Posted by: Rosie | 03/11/2011 at 08:10 AM
This is such a great idea as I’m forever clipping and saving bits and pieces of articles, magazines, catalogs, etc. but they just form mountains in a bin. Far better to cut, glue, and staple them into book form to consult. It reminds me of old scrapbooks I kept, long before the acid-free and fancy albums of today, of my special interests—heroes, music, current events, books, etc. Thanks for the inspiration, L.K.!
Posted by: Gina | 03/16/2011 at 12:07 PM
Love this idea!

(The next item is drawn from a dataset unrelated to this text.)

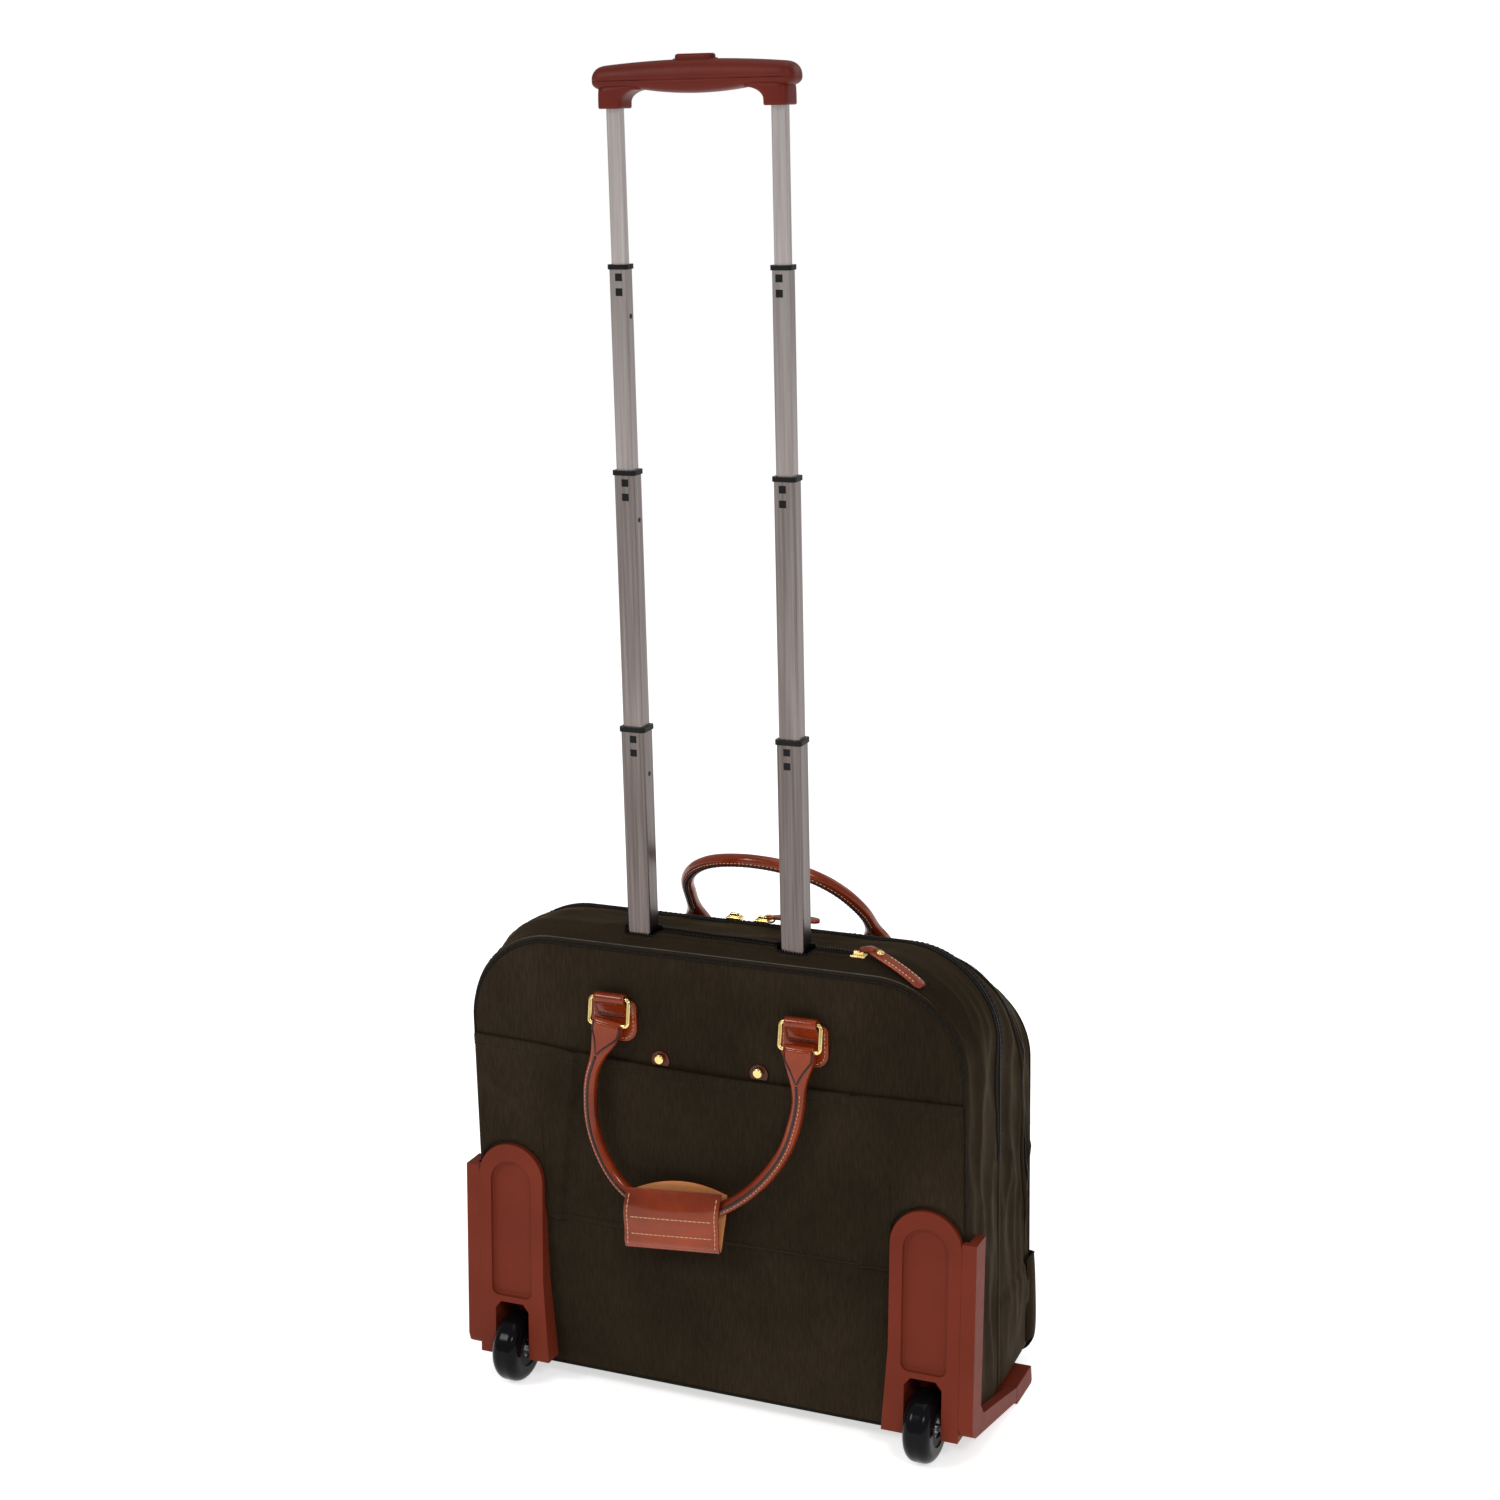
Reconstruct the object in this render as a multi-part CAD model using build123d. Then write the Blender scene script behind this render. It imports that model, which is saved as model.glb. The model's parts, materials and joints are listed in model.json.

I am going to try to work on mine this week!
Posted by: Briana | 03/20/2011 at 10:09 PM
hi are you ok LK?
hope everything is ok with family
thanks
R
Posted by: Rosie | 03/27/2011 at 03:42 AM
great idea! i tear inspirational things out, paste some but most just end up tape to my walls or worse, scattered about, not doing me a bit of good. :) you've inspired me today! :) thank you!
Posted by: tricia | 03/31/2011 at 02:31 PM
Thanks for this wonderful post! I've always been a saver...when I was a kid my parents always tried to get me to throw out things they saw as trash, but that I perceived to be the crucial scraps that represented me, my life, my history. I was too young to explain what I meant back then, of course, but now that I've read your post, I completely recognize that same need to accumulate those bits and pieces in myself! Needless to say, I'm still a bit like this today...I have cardboard boxes and manila folders full of the same ephemera you describe. Not all of it makes it into my journals or scrapbooks, but maybe a morgue is just what I need!
By the way, I love your book, "Creative Wildfire"! I actually recently wrote a post on my blog about how much I've enjoyed trying the techniques in my artwork, esp. the inkjet transfer. So cool! I am on the lookout for some of your other books!
Posted by: Jenny Petricek | 04/11/2011 at 10:10 PM
I've never heard of these before but I love the idea!